Le KIHO vole avec un CDN provisoire depuis Septembre 2000 et a effectué à ce jour 62 heures. Armin indique 100 mètres pour le décollage, 190 kmh á 4800 Tours avec une consommation de 15 litres à l´heure. A 5600 tours ( plein gaz) le RF5 atteint 220 kmh. Le décollage simultané avec 2 autres RF5 a témoigné un taux de montée extraordinaire d´au moins 4 m/s. Le gros problème restera la certification. Il va sans dire que ceci prendra encore beaucoup de temps et coûtera quelques Euros … Armin est le propriètaire de la construction du bâti-moteur (homologué) des moules et des capots.

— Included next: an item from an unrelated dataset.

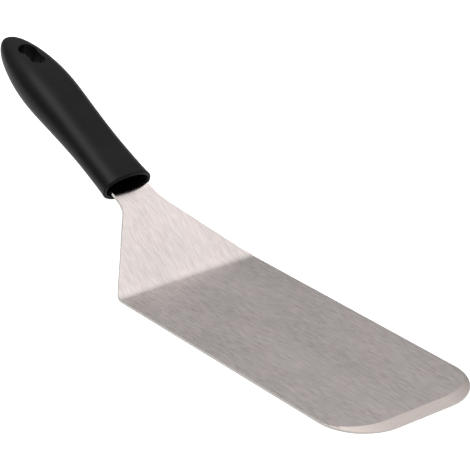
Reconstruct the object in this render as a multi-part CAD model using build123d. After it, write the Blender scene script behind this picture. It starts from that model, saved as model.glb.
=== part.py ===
from build123d import *
import os
from math import cos, exp, pi, radians, sin, sqrt

# Offset spatula for lifting cakes and dough: a cranked stainless sheet in a moulded handle.
# Millimetres. +Z is up, +X points to the blade's tip, and Y runs across the blade.
# The origin is the middle of the blade's flat underside, the face that rests on the bench.

# Sheet: blade, neck and tang are one strip of metal, bent twice.
sheet_thickness = 1.5
blade_width = 85.0
blade_length = 184.0  # from the first bend to the tip
tip_corner_radius = 26.0
bevel_width = 6.8  # ground on the top of the front edge
front_edge_thickness = 0.6
neck_rise = 37.8  # degrees above the blade
neck_length = 45.3  # between the two bends
neck_taper = 0.656  # half-width lost per millimetre of neck
first_bend_radius = 14.0  # to the middle of the sheet
second_bend_radius = 20.0
shoulder_radius = 6.0  # eases the corner where the blade's side meets the neck
tang_width = 23.0
tang_fillet_radius = 20.0  # in the neck's hollow sides
tang_reach = 14.8  # from the second bend to the handle's mouth

# Stem: the end of the tang, narrower, inside the core.
stem_width = 14.0
stem_step = 1.5  # from the core's front face to where the tang steps down to the stem
stem_corner_radius = 2.0
lock_hole_diameter = 6.0
lock_hole_spacing = 34.0
lock_hole_margin = 9.0  # from the last lock hole's centre to the stem's end

# Grip: the outer moulding, an oval that swells to the palm and closes in an ellipse.
handle_rise = 23.3  # degrees above the blade
handle_length = 123.3
oval_power = 2.2  # 2 is an ellipse, more is fuller
grip_wall = 2.2
tang_side_room = 0.2  # between the tang's edges and the grip's hollow, at the waist
mouth_flare = 2.5  # added to the waist's width at the mouth
flare_fade = 11.8
palm_swell = 3.8  # added to the waist's width at the palm
widening_start = 27.5
widening_end = 93.0
front_thickness = 17.0
palm_thickness = 24.3
thickening_start = 15.0
thickening_end = 96.0
closing_length = 54.5
lip_radius = 0.9
mouth_recess = 8.0  # from the mouth's rim to the core's front face

# Hang hole: two round lobes joined by a waist, square through the grip.
hole_end_margin = 14.9  # from the grip's end to the hole
large_lobe_radius = 5.0
small_lobe_radius = 4.3
lobe_spacing = 9.5
hole_waist_width = 7.8
hole_waist_fillet = 1.5
hole_rim_radius = 0.4

# Core: the inner moulding, which fills the grip's hollow and holds the stem.
core_to_hole = 5.0  # solid grip between the core and the hang hole
stem_cover = 7.0  # core beyond the stem's end

# Fineness of the grip's curved skin.
section_points = 24
body_sections = 6
closing_sections = 9
closing_cut = 0.995  # share of the closing ellipse kept, the rest being a small flat

# Widths and places along the handle, from its mouth, that follow from the sizes above.
waist_width = tang_width + 2 * (tang_side_room + grip_wall)
palm_width = waist_width + palm_swell
closing_start = handle_length - closing_length
large_lobe_at = handle_length - hole_end_margin - large_lobe_radius
small_lobe_at = large_lobe_at - lobe_spacing
hole_start = small_lobe_at - small_lobe_radius
hole_end = large_lobe_at + large_lobe_radius
core_end = hole_start - core_to_hole
stem_start = mouth_recess + stem_step
stem_end = core_end - stem_cover
last_lock_hole_at = stem_end - lock_hole_margin
first_lock_hole_at = last_lock_hole_at - lock_hole_spacing
past = 10.0  # how far a cutting tool runs past what it cuts
same_place = 0.01  # distances under this count as none


def towards_handle(rise):
    """Unit vector to the handle's side, at `rise` degrees above the blade."""
    return Vector(-cos(radians(rise)), 0, sin(radians(rise)))


# Points on the middle of the sheet, and a plane that lies in each stretch of it.
tip_middle = Vector(blade_length / 2, 0, sheet_thickness / 2)
first_bend = Vector(-blade_length / 2, 0, sheet_thickness / 2)
second_bend = first_bend + towards_handle(neck_rise) * neck_length
mouth = second_bend + towards_handle(handle_rise) * tang_reach
across = Vector(0, 1, 0)
neck_way = towards_handle(neck_rise)
handle_way = towards_handle(handle_rise)
neck_plane = Plane(origin=first_bend, x_dir=neck_way, z_dir=across.cross(neck_way))
tang_plane = Plane(origin=mouth, x_dir=handle_way, z_dir=across.cross(handle_way))
handle_plane = Plane(origin=mouth, x_dir=across, z_dir=handle_way)


def both_sides(face):
    """A face drawn beside the sheet's middle line, and its mirror image across that line."""
    return face + mirror(face, Plane.XZ)


def bent_strip():
    """The sheet at full width, its end face drawn along the bent middle line."""
    middle_line = FilletPolyline(
        tip_middle,
        first_bend,
        second_bend,
        mouth + handle_way * stem_end,
        radius=[first_bend_radius, second_bend_radius],
    )
    end_plane = Plane(origin=tip_middle, x_dir=across, z_dir=(-1, 0, 0))
    return sweep(end_plane * Rectangle(blade_width, sheet_thickness), path=middle_line)


def neck_waste():
    """What is sheared off beside the neck and the tang, square to the neck."""
    half_blade = blade_width / 2
    half_tang = tang_width / 2
    taper_end = (half_blade - half_tang) / neck_taper
    far = neck_length + tang_reach + handle_length
    outer = half_blade + past
    sheared = FilletPolyline(
        (-past, half_blade),
        (0, half_blade),
        (taper_end, half_tang),
        (far, half_tang),
        radius=[shoulder_radius, tang_fillet_radius],
    )
    outside = Polyline((far, half_tang), (far, outer), (-past, outer), (-past, half_blade))
    waste = make_face([*sheared.edges(), *outside.edges()])
    return extrude(neck_plane * both_sides(waste), amount=handle_length, both=True)


def bevel_waste():
    """What is ground off the front edge, running out where the corners meet the sides."""
    corner_x = blade_length / 2 - tip_corner_radius
    corner_y = blade_width / 2 - tip_corner_radius
    reach = tip_corner_radius - bevel_width
    left = EllipticalCenterArc((corner_x, -corner_y), reach, tip_corner_radius, -90, arc_size=90)
    right = EllipticalCenterArc((corner_x, corner_y), reach, tip_corner_radius, 0, arc_size=90)
    far = blade_length / 2 + past
    outer = blade_width / 2 + past
    corners = [(corner_x, outer), (far, outer), (far, -outer), (corner_x, -outer)]
    outside = Polyline(right @ 1, *corners, left @ 0)
    ground = make_face([*left.edges(), Line(left @ 1, right @ 0), *right.edges(), *outside.edges()])
    slope = (sheet_thickness - front_edge_thickness) / bevel_width
    down_the_bevel = Vector(1, 0, -slope)
    above = Vector(0, 0, sheet_thickness) - down_the_bevel
    travel = 2 * bevel_width * down_the_bevel.length
    return extrude(Pos(*above) * ground, amount=travel, dir=down_the_bevel)


def stem_waste():
    """What is cut off beside the stem, leaving rounded inner corners."""
    middle = (stem_start + stem_end + past) / 2
    length = stem_end + past - stem_start
    side_width = tang_width
    side = Rectangle(length, side_width)
    inner_corner = side.vertices().sort_by(Axis.X)[:2].sort_by(Axis.Y)[0]
    side = Pos(middle, (stem_width + side_width) / 2) * fillet(inner_corner, stem_corner_radius)
    return extrude(tang_plane * both_sides(side), amount=sheet_thickness, both=True)


def lock_holes():
    """Round holes through the stem, which the core fills."""
    hole = Circle(lock_hole_diameter / 2)
    pair = Pos(first_lock_hole_at, 0) * hole + Pos(last_lock_hole_at, 0) * hole
    return extrude(tang_plane * pair, amount=sheet_thickness, both=True)


def make_blade_sheet():
    strip = bent_strip() - neck_waste()
    tip_corners = strip.edges().filter_by(Axis.Z).group_by(Axis.X)[-1]
    blank = fillet(tip_corners, tip_corner_radius)
    return blank - bevel_waste() - stem_waste() - lock_holes()


def eased(place, start, end):
    """0 up to `start` and 1 from `end`, with a smooth rise between."""
    share = min(max((place - start) / (end - start), 0), 1)
    return share * share * (3 - 2 * share)


def closing(place):
    """1 along the body, then a quarter ellipse down to 0 at the grip's end."""
    share = max(place - closing_start, 0) / closing_length
    return sqrt(1 - share * share)


def grip_half_width(place):
    flare = mouth_flare * exp(-place / flare_fade)
    swell = (palm_width - waist_width) * eased(place, widening_start, widening_end)
    return (waist_width + flare + swell) / 2 * closing(place)


def grip_half_thickness(place):
    swell = (palm_thickness - front_thickness) * eased(place, thickening_start, thickening_end)
    return (front_thickness + swell) / 2 * closing(place)


def fuller(value):
    """A sine or cosine drawn out, so that the oval is fuller than an ellipse."""
    size = abs(value) ** (2 / oval_power)
    return size if value > 0 else -size


def grip_section(place, inset=0.0):
    """The oval at `place` along the handle, `inset` inside the grip's skin."""
    half_width = grip_half_width(place) - inset
    half_thickness = grip_half_thickness(place) - inset
    turns = [2 * pi * step / section_points for step in range(section_points)]
    points = [(half_width * fuller(cos(turn)), half_thickness * fuller(sin(turn))) for turn in turns]
    return handle_plane.offset(place) * make_face(Spline(*points, periodic=True))


def grip_body():
    """The grip's outer shape, its sections closing up towards the end as on a circle."""
    places = [closing_start * step / body_sections for step in range(body_sections)]
    quarter = pi / 2 / (closing_sections + 1)
    for step in range(closing_sections + 1):
        share = sin(quarter * step) / sin(quarter * closing_sections) * closing_cut
        places.append(closing_start + closing_length * share)
    return loft([grip_section(place) for place in places])


def grip_hollow():
    """The space inside the grip's wall, from the mouth to the core's end."""
    places = [core_end * step / body_sections for step in range(body_sections + 1)]
    return loft([grip_section(place, grip_wall) for place in places])


def hang_hole():
    lobes = Pos(large_lobe_at, 0) * Circle(large_lobe_radius)
    lobes += Pos(small_lobe_at, 0) * Circle(small_lobe_radius)
    waist_at = (large_lobe_at + small_lobe_at) / 2
    outline = lobes + Pos(waist_at, 0) * Rectangle(lobe_spacing, hole_waist_width)
    waist_corners = outline.vertices().filter_by(lambda corner: abs(corner.Y) > hole_waist_width / 3)
    outline = fillet(waist_corners, hole_waist_fillet)
    return extrude(tang_plane * outline, amount=palm_thickness, both=True)


def is_hole_rim(edge):
    """True for the hang hole's edges in the grip's skin, above and below."""
    middle = tang_plane.to_local_coords(edge.center())
    beside = abs(middle.Y) < large_lobe_radius + 1 and abs(middle.Z) > large_lobe_radius
    return beside and hole_start - 1 < middle.X < hole_end + 1


def is_at_mouth(face):
    return abs((face.center() - mouth).dot(handle_way)) < same_place


def make_handle_grip():
    shell = grip_body() - grip_hollow()
    lip = shell.faces().filter_by(is_at_mouth)
    shell = fillet(lip.edges(), min(lip_radius, grip_wall * 0.45))
    pierced = shell - hang_hole()
    return fillet(pierced.edges().filter_by(is_hole_rim), hole_rim_radius)


def make_handle_core(sheet):
    """The hollow behind the recess, moulded round the stem and through its lock holes."""
    block = Rectangle(2 * palm_width, 2 * palm_width)
    behind_recess = extrude(handle_plane.offset(mouth_recess) * block, amount=handle_length)
    return (grip_hollow() & behind_recess) - sheet


def main():
    os.makedirs("parts", exist_ok=True)
    sheet = make_blade_sheet()
    nodes = {
        "blade_sheet": sheet,
        "handle_core": make_handle_core(sheet),
        "handle_grip": make_handle_grip(),
    }
    for name, shape in nodes.items():
        shape.label = name
        export_step(shape, f"parts/{name}.step")


main()
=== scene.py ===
from math import atan2, cos, pi, radians, sin, tan

import bmesh
import bpy
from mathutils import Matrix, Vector


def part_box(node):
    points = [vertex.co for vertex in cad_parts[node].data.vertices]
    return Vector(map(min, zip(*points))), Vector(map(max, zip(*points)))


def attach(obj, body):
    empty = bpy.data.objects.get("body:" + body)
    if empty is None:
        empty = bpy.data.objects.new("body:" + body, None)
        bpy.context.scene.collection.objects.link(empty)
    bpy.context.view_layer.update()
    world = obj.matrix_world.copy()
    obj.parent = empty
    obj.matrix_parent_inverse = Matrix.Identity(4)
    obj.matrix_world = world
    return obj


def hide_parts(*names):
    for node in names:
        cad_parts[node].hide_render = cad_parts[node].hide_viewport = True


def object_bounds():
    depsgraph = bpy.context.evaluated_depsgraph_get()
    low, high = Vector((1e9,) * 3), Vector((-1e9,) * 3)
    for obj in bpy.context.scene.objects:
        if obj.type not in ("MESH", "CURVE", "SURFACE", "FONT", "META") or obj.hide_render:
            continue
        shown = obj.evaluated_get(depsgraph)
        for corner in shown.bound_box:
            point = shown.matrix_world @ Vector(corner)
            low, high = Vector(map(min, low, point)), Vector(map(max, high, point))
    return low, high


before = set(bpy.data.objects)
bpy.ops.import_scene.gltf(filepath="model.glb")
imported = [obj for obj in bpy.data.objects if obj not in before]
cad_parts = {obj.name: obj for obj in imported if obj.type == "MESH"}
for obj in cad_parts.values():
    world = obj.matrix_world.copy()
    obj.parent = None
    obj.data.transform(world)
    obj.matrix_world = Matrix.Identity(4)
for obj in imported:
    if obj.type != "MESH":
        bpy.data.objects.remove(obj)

cad_low, cad_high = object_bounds()

# Metres and radians. +X points to the blade's tip, Y runs across the blade and +Z is up.
# The origin is the middle of the blade's flat underside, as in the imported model.


# ---- Camera ----
# A long lens a little above the bench, on the tip's side of the object, that looks along the
# blade towards the handle.

camera_azimuth = radians(52.09)
camera_elevation = radians(24.958)
camera_distance = 1.1740
camera_sideways = 0.0193
camera_upwards = -0.0134
camera_sensor = 36.0
camera_lens = 178.77

towards_camera = Vector((
    sin(camera_azimuth) * cos(camera_elevation),
    -cos(camera_azimuth) * cos(camera_elevation),
    sin(camera_elevation),
))
camera_right = Vector((cos(camera_azimuth), sin(camera_azimuth), 0))
camera_up = towards_camera.cross(camera_right)
object_middle = (cad_low + cad_high) / 2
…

Il s´agit là sûrement d´une innovation très intéressante car le Rotax 912 a fait ses preuves de robustesse et fiabilité, mais seulement à partir du moment où la conversion sera certifiée. Quant aux coûts Armin ne se prononce pas mais il faudra bien compter au moins 25.000 Euros !

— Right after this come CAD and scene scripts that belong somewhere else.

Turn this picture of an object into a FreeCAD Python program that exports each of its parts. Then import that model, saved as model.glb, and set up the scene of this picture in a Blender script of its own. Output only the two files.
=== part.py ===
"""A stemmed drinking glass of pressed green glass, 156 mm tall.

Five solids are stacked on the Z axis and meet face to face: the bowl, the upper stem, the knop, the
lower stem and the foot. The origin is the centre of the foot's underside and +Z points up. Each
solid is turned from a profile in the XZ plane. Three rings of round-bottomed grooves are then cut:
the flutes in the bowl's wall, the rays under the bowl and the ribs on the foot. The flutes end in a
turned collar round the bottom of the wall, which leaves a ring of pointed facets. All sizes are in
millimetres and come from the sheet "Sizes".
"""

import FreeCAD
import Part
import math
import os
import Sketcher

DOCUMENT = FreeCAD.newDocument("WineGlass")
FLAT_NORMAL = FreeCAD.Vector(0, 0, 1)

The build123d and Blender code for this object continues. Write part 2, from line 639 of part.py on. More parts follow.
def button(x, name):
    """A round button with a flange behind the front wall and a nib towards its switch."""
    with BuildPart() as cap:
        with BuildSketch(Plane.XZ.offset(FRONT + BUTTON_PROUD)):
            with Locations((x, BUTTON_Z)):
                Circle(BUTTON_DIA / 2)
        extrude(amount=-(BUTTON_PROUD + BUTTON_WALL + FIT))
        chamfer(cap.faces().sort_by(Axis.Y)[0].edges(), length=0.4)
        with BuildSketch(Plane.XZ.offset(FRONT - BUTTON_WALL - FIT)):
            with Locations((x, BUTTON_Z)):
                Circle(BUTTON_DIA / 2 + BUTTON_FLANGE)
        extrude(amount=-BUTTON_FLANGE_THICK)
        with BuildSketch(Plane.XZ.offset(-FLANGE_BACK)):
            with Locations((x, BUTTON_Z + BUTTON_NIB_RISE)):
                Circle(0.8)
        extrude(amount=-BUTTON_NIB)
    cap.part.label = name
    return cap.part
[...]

As the word spread that someone of the German CFI had installed a Rotax engine on his RF5, we snooped around and finally found him. His name is Armin Taffelt, living in Bavaria, whose particularity is that he is the original first owner of D-KIHO RF5 . He owns it since 1969, and has the privilege of having a small private runway. The trees at the end of his field, only 300 m „short“, kept growing taller and taller, to the point that the Limbach 2000 was no longer strong enough for an easy takeoff… When he retired in 1999, Armin decided to remotorize his RF 5 with a Rotax 912 TO and a Hoffmann hydraulic propeller with a HO-V352 F-S1 hub and S170FQ blades. The technical follow-up of the conversion was made by the Landesverband Bayern (what corresponds to the FNA of Bavaria).

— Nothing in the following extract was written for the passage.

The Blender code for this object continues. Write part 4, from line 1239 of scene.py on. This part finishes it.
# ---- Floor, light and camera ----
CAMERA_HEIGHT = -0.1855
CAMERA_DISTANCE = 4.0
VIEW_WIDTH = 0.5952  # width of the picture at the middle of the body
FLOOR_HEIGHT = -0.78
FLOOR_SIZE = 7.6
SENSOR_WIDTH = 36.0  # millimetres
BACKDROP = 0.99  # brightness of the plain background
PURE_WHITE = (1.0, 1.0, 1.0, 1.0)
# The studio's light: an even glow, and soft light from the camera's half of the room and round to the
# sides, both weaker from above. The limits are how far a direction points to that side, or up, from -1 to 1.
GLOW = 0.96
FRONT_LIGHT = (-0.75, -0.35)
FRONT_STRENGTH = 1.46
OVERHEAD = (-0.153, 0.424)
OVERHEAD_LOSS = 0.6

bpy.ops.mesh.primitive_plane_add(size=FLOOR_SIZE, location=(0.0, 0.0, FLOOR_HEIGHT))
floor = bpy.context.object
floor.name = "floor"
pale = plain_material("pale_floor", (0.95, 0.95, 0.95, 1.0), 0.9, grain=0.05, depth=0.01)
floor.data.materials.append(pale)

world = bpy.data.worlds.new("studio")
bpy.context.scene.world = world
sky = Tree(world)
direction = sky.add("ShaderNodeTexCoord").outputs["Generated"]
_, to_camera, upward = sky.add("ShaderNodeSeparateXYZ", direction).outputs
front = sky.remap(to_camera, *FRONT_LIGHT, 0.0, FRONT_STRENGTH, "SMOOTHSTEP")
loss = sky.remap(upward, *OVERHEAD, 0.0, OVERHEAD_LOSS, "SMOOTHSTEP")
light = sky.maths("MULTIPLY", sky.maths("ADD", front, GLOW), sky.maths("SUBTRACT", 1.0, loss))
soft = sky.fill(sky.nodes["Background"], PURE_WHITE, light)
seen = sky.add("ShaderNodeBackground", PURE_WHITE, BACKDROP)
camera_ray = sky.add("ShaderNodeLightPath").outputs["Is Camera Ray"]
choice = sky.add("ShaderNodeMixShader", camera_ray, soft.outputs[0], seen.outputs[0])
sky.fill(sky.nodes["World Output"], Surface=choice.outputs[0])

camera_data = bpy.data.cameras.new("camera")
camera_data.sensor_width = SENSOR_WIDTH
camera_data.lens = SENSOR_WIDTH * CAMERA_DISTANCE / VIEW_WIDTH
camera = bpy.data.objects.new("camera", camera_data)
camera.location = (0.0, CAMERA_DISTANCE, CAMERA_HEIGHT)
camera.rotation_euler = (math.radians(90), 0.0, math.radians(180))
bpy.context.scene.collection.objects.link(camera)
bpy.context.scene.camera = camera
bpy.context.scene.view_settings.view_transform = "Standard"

The engine mount, a quite sophisticated cradle, was built by an LBA certified shop, and cost 5000 Euro. The motor is displaced slightly forward to allow room for the installation of the coolant and oil tanks. All accessories are Rotax’s original except for the exhaust system, which was made by Heggemann and adapted to the RF5. The cowling had to be entirely redone. It’s a little smaller but the lower half has a belly like a SF 25 “ Falke “ with a wide circular hole for the ventilation of the radiators, located under the engine. Apparently it would have been possible to install the Rotax 10 cm higher, and it would have avoided the belly to hide the radiator and exhaust. The typical shape of the RF5 cowling is no longer recognizable, therefore it’s a question of taste: Either you like it or you don’t!

D-KIHO flies with a temporary Airworthiness Certificate since September 2000 and has flown 62 hours to this day. Armin quotes 100 meters for the takeoff, 190 km/h at 4800 RPM with a consumption of 15 litres an hour. At 5600 RPM (full power), it reaches 220 km/h. A simultaneous takeoff with 2 other RF5’s proved an extraordinary rate of climb; at least 4 m/s. The biggest problem will remain the certification. It goes without saying that it will still take a lot of time, and will cost a few Euros… Armin is the owner of the certified motor mount structure , the molds, and the cowling design. It is indeed an interesting innovation, as the Rotax 912 has made quite a name for strength and reliability, but it will be feasible only from the moment the conversion is certified. As for the costs of the conversion, Armin’s isn’t saying, but it will be necessary to count with at least 25.000 Euros!